** Begin **

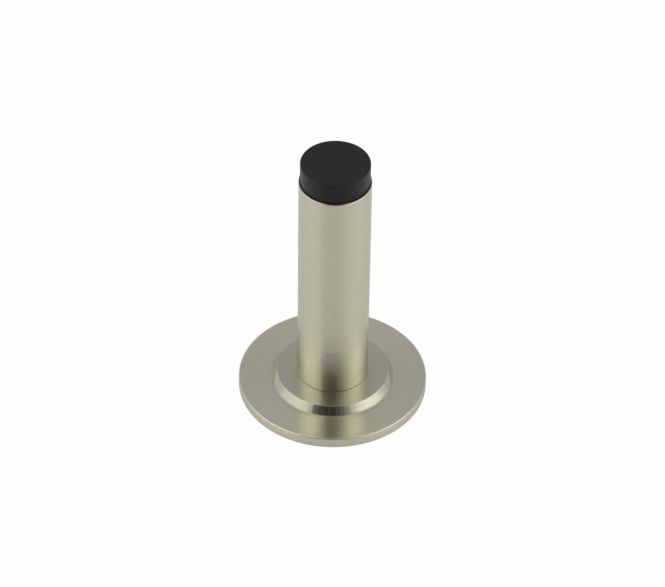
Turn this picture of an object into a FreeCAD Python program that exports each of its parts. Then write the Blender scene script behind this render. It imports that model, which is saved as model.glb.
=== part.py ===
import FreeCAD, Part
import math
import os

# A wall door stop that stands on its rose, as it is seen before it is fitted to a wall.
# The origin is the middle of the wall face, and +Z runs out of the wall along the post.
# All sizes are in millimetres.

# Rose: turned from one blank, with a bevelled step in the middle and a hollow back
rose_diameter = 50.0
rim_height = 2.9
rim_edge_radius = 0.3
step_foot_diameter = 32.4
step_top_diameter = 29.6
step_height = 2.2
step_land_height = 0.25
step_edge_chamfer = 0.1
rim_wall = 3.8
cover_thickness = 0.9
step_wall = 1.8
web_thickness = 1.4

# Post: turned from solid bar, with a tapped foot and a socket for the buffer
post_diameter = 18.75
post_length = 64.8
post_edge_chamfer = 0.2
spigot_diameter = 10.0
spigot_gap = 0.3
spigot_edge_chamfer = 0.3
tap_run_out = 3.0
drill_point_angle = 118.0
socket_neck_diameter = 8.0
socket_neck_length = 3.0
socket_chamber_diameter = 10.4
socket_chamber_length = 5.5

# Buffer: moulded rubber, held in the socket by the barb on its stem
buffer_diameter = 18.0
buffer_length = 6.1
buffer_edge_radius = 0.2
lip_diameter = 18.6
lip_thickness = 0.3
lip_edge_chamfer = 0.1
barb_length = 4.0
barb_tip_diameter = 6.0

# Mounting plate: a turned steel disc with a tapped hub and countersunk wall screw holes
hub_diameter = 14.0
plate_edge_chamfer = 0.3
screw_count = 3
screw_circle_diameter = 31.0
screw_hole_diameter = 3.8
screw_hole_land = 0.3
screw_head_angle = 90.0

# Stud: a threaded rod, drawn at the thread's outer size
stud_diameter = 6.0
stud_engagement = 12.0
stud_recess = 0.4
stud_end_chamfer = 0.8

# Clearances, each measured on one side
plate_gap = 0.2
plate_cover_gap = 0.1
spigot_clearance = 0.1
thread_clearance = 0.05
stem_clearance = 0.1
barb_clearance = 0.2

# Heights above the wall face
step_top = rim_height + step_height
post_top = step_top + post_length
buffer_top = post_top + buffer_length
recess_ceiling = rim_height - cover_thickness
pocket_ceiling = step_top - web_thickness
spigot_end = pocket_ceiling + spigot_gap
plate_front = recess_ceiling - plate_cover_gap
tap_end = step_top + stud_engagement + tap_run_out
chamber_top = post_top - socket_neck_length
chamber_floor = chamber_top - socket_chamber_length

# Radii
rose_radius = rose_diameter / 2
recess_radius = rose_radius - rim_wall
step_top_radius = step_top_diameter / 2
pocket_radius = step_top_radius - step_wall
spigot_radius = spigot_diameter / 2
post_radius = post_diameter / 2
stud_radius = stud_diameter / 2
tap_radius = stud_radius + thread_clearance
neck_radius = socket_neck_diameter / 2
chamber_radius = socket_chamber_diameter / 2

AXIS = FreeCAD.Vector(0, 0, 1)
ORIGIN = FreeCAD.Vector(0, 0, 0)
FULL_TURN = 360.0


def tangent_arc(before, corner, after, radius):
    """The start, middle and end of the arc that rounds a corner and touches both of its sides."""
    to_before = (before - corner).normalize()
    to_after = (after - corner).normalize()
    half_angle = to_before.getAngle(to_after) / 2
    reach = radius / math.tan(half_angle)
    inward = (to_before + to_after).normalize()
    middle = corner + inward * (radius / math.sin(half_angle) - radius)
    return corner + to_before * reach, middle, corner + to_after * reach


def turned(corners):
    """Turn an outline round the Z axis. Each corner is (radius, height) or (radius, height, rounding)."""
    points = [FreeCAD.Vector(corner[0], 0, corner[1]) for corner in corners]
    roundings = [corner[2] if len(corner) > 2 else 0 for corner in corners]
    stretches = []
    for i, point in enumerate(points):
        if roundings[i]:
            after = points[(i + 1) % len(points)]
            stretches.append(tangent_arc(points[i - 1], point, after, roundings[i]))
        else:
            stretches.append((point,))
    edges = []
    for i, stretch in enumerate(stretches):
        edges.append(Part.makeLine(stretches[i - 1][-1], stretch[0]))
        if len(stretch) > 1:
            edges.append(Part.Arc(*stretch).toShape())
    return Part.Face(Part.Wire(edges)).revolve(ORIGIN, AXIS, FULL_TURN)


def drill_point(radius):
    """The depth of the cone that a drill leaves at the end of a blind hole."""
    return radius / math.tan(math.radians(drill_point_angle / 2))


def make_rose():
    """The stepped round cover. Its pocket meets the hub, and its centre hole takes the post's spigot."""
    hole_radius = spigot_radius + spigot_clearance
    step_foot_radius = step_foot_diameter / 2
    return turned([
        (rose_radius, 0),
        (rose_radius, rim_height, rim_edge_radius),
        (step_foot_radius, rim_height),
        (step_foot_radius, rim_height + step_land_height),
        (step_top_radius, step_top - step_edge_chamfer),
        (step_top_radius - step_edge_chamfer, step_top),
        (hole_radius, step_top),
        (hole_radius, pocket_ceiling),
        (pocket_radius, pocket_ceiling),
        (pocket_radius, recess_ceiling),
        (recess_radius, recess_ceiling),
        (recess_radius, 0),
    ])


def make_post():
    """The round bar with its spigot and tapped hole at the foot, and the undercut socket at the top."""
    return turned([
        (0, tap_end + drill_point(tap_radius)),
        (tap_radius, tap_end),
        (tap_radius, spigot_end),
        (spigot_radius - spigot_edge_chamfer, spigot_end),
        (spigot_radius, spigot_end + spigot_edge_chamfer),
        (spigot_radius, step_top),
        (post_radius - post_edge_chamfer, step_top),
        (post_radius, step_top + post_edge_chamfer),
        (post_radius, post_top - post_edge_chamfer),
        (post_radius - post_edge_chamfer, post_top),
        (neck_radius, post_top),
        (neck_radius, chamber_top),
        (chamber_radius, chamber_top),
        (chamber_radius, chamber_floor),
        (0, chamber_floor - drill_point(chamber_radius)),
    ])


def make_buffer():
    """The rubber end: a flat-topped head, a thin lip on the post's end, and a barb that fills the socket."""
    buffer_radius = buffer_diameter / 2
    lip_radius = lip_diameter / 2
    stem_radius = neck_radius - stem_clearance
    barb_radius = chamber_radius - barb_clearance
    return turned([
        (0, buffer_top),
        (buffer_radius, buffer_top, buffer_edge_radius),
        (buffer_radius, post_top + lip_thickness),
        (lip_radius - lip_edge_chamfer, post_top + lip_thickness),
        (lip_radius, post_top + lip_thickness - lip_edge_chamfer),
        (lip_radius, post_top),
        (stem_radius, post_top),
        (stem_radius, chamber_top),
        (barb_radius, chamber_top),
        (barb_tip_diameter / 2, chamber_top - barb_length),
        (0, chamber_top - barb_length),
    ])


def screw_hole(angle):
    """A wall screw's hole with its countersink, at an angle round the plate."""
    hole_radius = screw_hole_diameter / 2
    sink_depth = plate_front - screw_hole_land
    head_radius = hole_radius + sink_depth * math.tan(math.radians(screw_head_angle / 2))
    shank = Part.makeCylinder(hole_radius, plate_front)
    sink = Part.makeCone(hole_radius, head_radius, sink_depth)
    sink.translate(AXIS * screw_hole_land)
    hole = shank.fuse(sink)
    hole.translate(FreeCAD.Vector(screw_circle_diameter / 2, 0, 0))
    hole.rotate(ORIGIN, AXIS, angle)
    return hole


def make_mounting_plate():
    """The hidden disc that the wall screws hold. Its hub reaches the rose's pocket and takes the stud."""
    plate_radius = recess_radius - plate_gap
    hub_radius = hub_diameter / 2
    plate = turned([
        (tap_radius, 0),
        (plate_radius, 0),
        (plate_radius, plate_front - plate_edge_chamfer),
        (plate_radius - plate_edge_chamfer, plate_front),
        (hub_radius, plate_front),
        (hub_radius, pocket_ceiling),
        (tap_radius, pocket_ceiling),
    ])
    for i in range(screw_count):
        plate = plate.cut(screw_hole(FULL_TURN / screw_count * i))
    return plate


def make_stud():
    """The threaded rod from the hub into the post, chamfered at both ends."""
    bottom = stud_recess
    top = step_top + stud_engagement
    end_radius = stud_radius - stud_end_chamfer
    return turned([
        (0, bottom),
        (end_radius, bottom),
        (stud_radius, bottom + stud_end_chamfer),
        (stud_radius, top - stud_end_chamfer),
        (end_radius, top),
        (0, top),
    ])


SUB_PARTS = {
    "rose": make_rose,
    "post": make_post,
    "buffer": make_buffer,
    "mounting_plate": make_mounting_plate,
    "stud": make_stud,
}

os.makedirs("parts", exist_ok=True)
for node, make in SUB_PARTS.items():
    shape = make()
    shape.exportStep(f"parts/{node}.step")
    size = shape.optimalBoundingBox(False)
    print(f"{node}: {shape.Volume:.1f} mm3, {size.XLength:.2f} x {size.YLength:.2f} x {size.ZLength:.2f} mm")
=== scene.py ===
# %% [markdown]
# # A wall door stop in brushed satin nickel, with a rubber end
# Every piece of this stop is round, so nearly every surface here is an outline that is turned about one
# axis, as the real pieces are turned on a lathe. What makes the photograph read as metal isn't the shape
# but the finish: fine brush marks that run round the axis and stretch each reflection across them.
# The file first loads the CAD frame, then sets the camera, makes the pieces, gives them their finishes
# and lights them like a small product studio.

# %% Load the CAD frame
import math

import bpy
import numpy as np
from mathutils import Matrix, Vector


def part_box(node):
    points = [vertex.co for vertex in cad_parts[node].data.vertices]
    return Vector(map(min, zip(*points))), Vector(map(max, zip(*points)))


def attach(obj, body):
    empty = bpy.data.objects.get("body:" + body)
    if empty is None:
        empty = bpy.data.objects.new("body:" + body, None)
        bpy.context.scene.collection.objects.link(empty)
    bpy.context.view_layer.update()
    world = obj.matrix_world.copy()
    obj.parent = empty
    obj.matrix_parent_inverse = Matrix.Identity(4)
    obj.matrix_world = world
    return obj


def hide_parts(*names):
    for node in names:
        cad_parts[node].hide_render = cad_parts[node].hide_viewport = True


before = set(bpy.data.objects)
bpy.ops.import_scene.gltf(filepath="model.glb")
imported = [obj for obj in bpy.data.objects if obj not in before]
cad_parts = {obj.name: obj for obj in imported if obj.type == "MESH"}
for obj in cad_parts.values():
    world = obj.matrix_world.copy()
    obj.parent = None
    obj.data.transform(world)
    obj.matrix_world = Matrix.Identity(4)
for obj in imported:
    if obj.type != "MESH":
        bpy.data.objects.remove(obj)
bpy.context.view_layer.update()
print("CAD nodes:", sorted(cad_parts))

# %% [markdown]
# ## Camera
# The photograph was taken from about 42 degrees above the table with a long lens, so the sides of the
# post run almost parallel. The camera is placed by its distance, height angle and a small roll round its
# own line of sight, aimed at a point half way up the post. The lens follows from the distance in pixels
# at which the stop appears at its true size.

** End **

Reproduce the lines exactly, from the line that contains "bottom = stud_recess" through the line that contains "for node in", and nothing more.

    bottom = stud_recess
    top = step_top + stud_engagement
    end_radius = stud_radius - stud_end_chamfer
    return turned([
        (0, bottom),
        (end_radius, bottom),
        (stud_radius, bottom + stud_end_chamfer),
        (stud_radius, top - stud_end_chamfer),
        (end_radius, top),
        (0, top),
    ])


SUB_PARTS = {
    "rose": make_rose,
    "post": make_post,
    "buffer": make_buffer,
    "mounting_plate": make_mounting_plate,
    "stud": make_stud,
}

os.makedirs("parts", exist_ok=True)
for node, make in SUB_PARTS.items():
    shape = make()
    shape.exportStep(f"parts/{node}.step")
    size = shape.optimalBoundingBox(False)
    print(f"{node}: {shape.Volume:.1f} mm3, {size.XLength:.2f} x {size.YLength:.2f} x {size.ZLength:.2f} mm")
=== scene.py ===
# %% [markdown]
# # A wall door stop in brushed satin nickel, with a rubber end
# Every piece of this stop is round, so nearly every surface here is an outline that is turned about one
# axis, as the real pieces are turned on a lathe. What makes the photograph read as metal isn't the shape
# but the finish: fine brush marks that run round the axis and stretch each reflection across them.
# The file first loads the CAD frame, then sets the camera, makes the pieces, gives them their finishes
# and lights them like a small product studio.

# %% Load the CAD frame
import math

import bpy
import numpy as np
from mathutils import Matrix, Vector


def part_box(node):
    points = [vertex.co for vertex in cad_parts[node].data.vertices]
    return Vector(map(min, zip(*points))), Vector(map(max, zip(*points)))


def attach(obj, body):
    empty = bpy.data.objects.get("body:" + body)
    if empty is None:
        empty = bpy.data.objects.new("body:" + body, None)
        bpy.context.scene.collection.objects.link(empty)
    bpy.context.view_layer.update()
    world = obj.matrix_world.copy()
    obj.parent = empty
    obj.matrix_parent_inverse = Matrix.Identity(4)
    obj.matrix_world = world
    return obj


def hide_parts(*names):
    for node in names:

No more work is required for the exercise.